#### DATA EXTRACT
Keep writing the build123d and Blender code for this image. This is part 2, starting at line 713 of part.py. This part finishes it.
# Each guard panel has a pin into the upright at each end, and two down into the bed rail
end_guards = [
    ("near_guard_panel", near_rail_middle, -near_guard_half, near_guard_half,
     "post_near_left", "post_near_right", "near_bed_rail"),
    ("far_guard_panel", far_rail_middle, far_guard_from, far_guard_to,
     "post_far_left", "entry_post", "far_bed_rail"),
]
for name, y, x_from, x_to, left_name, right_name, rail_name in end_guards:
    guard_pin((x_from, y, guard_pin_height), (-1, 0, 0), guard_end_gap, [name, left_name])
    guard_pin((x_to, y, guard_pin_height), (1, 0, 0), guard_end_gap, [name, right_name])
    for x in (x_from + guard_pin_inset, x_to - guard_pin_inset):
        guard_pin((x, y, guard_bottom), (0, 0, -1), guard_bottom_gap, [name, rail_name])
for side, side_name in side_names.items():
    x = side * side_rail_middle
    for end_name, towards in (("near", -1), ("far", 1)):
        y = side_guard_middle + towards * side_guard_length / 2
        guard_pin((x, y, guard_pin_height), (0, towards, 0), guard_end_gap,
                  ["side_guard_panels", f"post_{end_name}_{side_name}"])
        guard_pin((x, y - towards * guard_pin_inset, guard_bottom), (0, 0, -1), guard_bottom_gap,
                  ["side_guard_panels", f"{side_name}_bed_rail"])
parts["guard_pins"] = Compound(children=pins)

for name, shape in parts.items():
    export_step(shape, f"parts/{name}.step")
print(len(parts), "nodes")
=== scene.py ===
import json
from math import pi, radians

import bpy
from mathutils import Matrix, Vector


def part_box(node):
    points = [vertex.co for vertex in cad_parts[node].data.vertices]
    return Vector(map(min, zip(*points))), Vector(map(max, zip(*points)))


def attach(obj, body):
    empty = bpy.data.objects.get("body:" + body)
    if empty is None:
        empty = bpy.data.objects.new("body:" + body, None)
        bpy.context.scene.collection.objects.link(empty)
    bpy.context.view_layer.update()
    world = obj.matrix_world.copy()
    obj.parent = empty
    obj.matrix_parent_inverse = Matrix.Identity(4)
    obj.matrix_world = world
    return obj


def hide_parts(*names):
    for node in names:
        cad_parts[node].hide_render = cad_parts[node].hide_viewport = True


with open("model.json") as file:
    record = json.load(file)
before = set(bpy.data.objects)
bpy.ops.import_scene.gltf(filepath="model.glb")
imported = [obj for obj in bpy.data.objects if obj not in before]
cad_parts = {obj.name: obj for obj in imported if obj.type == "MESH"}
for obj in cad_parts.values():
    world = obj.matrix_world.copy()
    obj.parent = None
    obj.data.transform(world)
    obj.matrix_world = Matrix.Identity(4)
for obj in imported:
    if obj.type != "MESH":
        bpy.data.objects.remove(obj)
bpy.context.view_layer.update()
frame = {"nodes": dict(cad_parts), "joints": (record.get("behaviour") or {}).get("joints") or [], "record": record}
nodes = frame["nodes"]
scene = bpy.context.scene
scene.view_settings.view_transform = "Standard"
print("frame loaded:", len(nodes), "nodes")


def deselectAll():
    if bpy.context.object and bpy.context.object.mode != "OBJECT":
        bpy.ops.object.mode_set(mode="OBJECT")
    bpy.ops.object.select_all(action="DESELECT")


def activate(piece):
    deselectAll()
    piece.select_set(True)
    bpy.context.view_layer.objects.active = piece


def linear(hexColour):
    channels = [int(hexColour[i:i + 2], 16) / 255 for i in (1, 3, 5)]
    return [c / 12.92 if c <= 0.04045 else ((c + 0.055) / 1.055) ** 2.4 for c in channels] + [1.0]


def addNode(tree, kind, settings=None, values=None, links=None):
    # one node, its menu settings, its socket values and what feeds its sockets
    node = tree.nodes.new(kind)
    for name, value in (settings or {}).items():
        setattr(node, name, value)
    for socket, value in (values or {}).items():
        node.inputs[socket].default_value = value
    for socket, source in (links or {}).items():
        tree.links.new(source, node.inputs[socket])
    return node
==
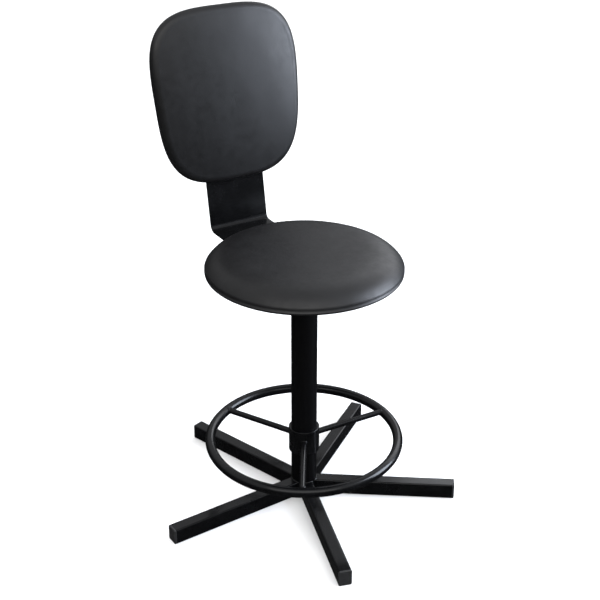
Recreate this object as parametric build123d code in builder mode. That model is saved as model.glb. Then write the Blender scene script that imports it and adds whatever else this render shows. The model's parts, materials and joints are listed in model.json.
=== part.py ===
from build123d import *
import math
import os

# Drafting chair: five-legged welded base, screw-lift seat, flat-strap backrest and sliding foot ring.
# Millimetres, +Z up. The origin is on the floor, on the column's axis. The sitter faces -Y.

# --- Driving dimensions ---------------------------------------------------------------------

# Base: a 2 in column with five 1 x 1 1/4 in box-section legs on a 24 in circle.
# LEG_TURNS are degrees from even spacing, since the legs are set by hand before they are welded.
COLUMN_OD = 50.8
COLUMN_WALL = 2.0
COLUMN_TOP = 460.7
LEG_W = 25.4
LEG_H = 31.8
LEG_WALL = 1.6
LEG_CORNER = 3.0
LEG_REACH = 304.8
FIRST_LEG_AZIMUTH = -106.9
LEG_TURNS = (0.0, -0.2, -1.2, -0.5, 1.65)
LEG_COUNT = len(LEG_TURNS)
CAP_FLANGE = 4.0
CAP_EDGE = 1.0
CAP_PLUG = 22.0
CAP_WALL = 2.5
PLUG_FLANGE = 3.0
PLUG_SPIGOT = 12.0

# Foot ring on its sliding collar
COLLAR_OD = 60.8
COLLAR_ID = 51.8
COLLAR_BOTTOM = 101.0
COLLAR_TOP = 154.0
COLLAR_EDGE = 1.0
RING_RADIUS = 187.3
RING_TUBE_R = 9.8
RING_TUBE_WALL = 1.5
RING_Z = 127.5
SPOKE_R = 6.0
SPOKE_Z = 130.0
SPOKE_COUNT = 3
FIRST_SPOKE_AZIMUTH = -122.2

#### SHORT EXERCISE
Extract the span of lines that starts with the line containing "Recreate this object" and ends with the line containing "FIRST_SPOKE_AZIMUTH = -122.2". Keep it exact and add nothing.

#### RESULT FOR THIS EXERCISE
Recreate this object as parametric build123d code in builder mode. That model is saved as model.glb. Then write the Blender scene script that imports it and adds whatever else this render shows. The model's parts, materials and joints are listed in model.json.
=== part.py ===
from build123d import *
import math
import os

# Drafting chair: five-legged welded base, screw-lift seat, flat-strap backrest and sliding foot ring.
# Millimetres, +Z up. The origin is on the floor, on the column's axis. The sitter faces -Y.

# --- Driving dimensions ---------------------------------------------------------------------

# Base: a 2 in column with five 1 x 1 1/4 in box-section legs on a 24 in circle.
# LEG_TURNS are degrees from even spacing, since the legs are set by hand before they are welded.
COLUMN_OD = 50.8
COLUMN_WALL = 2.0
COLUMN_TOP = 460.7
LEG_W = 25.4
LEG_H = 31.8
LEG_WALL = 1.6
LEG_CORNER = 3.0
LEG_REACH = 304.8
FIRST_LEG_AZIMUTH = -106.9
LEG_TURNS = (0.0, -0.2, -1.2, -0.5, 1.65)
LEG_COUNT = len(LEG_TURNS)
CAP_FLANGE = 4.0
CAP_EDGE = 1.0
CAP_PLUG = 22.0
CAP_WALL = 2.5
PLUG_FLANGE = 3.0
PLUG_SPIGOT = 12.0

# Foot ring on its sliding collar
COLLAR_OD = 60.8
COLLAR_ID = 51.8
COLLAR_BOTTOM = 101.0
COLLAR_TOP = 154.0
COLLAR_EDGE = 1.0
RING_RADIUS = 187.3
RING_TUBE_R = 9.8
RING_TUBE_WALL = 1.5
RING_Z = 127.5
SPOKE_R = 6.0
SPOKE_Z = 130.0
SPOKE_COUNT = 3
FIRST_SPOKE_AZIMUTH = -122.2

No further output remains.